Consider the follow subset of $X' \times Y$:
$$\Phi = \{ (x,y) : \ \exists x' \in X,\ x \leq x',\ \exists \phi:\ X_{\leq x'} \preceq_{\phi} Y \ \mbox{and} \ y=\phi(x) \}$$
We claim that $\Phi$ is a function. In other words, we claim that, for each $x \in X'$, there is exactly one $y$ such that $(x, y) \in \Phi$. There is at least one such $y$ because we can take $x'=x$ and, by the definition of $X'$, there will be map $\phi$ such that $X_{\leq x} \preceq_{\phi} Y$; take $y= \phi(x)$. To see that there is not more than one $y$ above $x$, suppose that there were $y_1$ and $y_2$. They would correspond to some $(x'_1, \phi_1)$, $(x'_2, \phi_2)$. (No axiom of choice here, I'm only making finitely many choices!) WLOG, say $x'_1 \leq x'_2$. Let $\phi'_2$ be the restriction of $\phi_2$ to $X_{\leq x'_1}$. Then $X_{\leq x'_1} \preceq_{\phi_1} Y$ and $X_{\leq x'_1} \preceq_{\phi'_2} Y$. So, by lemma 1, $\phi_1=\phi'_2$. Then $\phi_1(x) = \phi'_2(x)$ which is to say, $y_1=y_2$.

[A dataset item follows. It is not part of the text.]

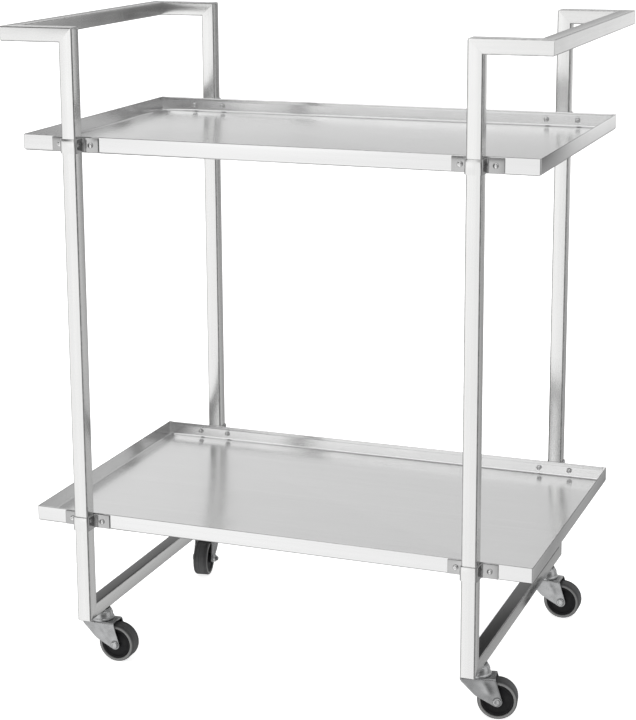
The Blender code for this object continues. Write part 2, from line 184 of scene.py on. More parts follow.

So, $\Phi$ is a function. It is now easy to check (details left to you) that $X' \preceq_{\Phi} Y$. If $X=X'$, we are done. If not, let $Y' = \Phi(X')$. If $Y=Y'$, then $\Phi$ is injective and surjective, so its inverse is a function and we have $Y \preceq_{\Phi^{-1}} X$. If $X \neq X'$ and $Y \neq Y'$, then let $x$ and $y$ be the minimal elements of $X \setminus X'$ and $Y \setminus Y'$ (since $X$ and $Y$ are well ordered). Define $\phi'$ on $X_{\leq x}$ to be $\phi$ on $X_{<x} = X'$ and by $\phi(x)=y$. Then $\phi$ is easily checked to be order preserving and have image an initial interval, so $X_{\leq x} \preceq Y$. This contradicts that we took $x$ not to be in $X'$, and we are done. QED
At this point, we see that equivalence classes of well-ordered sets form a total order under $\preceq$.